〈なおえつうみまちアート〉水面が切り取る空の風景 船見公園 空間演出研究所「そらのみなと」 日没時さらに美しく

 上越市直江津地区で開会中の「なおえつ うみまちアート」船見公園周辺海岸会場に、空間演出研究所の「そらのみなと」が展示されている。波打ち際にステンレスの〝容器〟100個弱を設置。潮の満ち引きで容器に入った水が空の風景を反射する。日没時は特に美しく、夕日とともに眺める人が多く集まっている。

沈みゆく夕日が容器の水面にさまざまな景色を映し出す

 空間演出研究所は東京藝術大デザイン科第3研究室の学生を中心に構成している。これまでも水の反射を使った作品を手掛けているが、日本海側で制作するのは今回が初めて。所長を務める同大の鈴木太朗准教授は「日本海に沈む夕日の美しさを取り入れた作品を作りたかった」と話す。

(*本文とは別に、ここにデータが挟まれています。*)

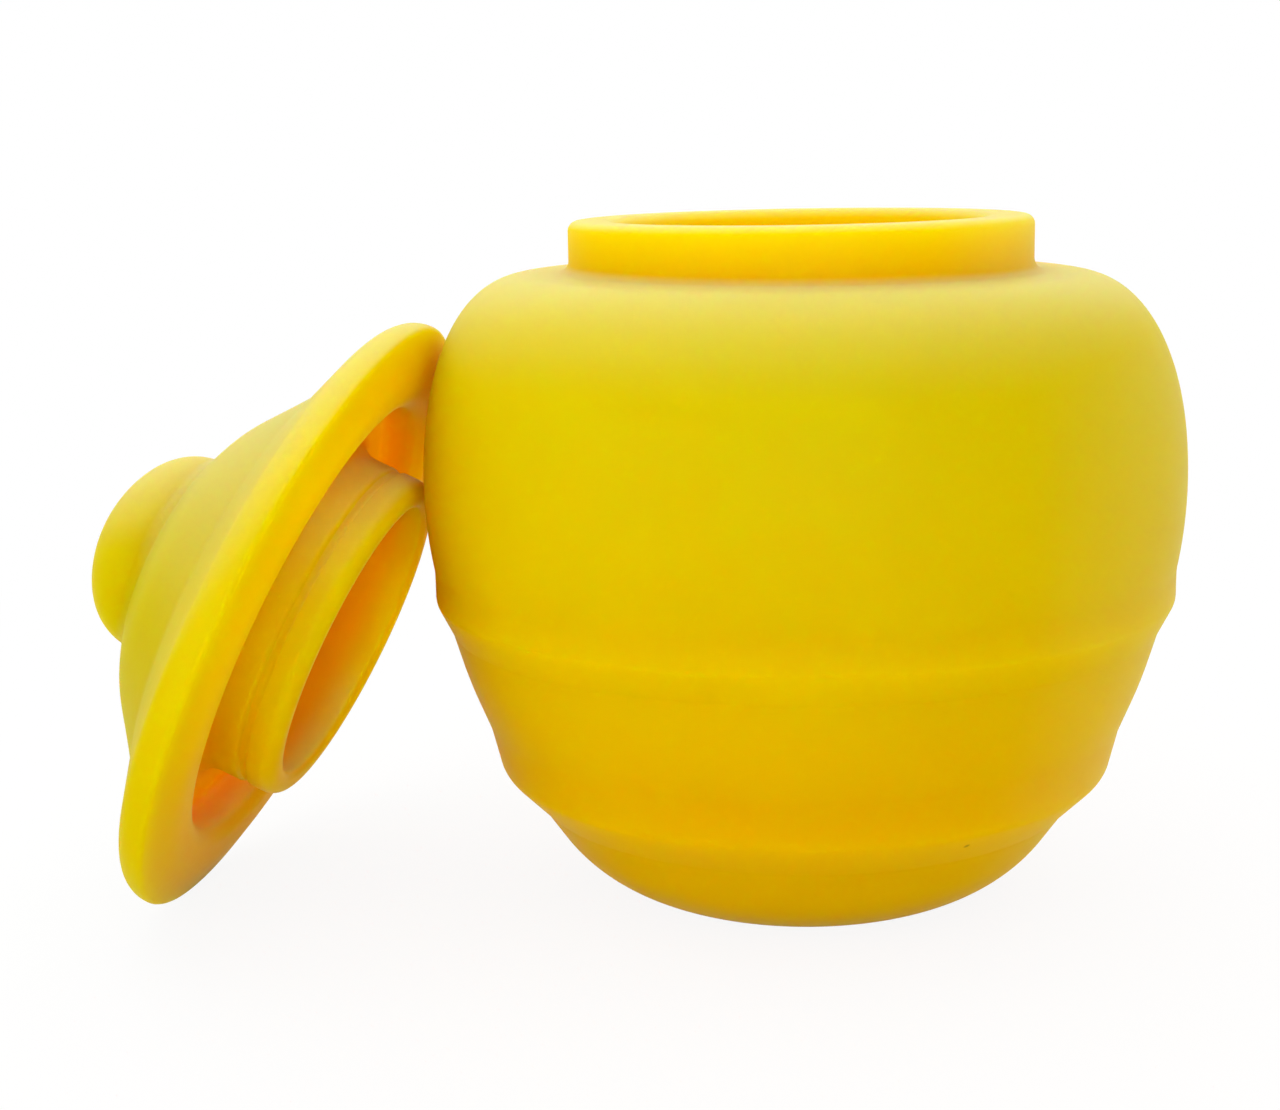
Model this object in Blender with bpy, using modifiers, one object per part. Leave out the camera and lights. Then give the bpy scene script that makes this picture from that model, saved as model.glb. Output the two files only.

 空の風景を一辺1・2メートルの容器に区切ることで、手に入れたような感覚を持ってもらうことが狙いだという。波や風、雲などによって一秒ごとに見える景色は変化し、遠くから眺めると、さまざまな空が点在しているように見える。

 容器の配置にこだわり、3DCGやドローンも活用して決めた。設置の工事には地元、直江津の住民のアドバイスや手伝いを受けた。鈴木准教授は「ここでなければ成立しない作品。夕日に注目し直すきっかけになれば」と話している。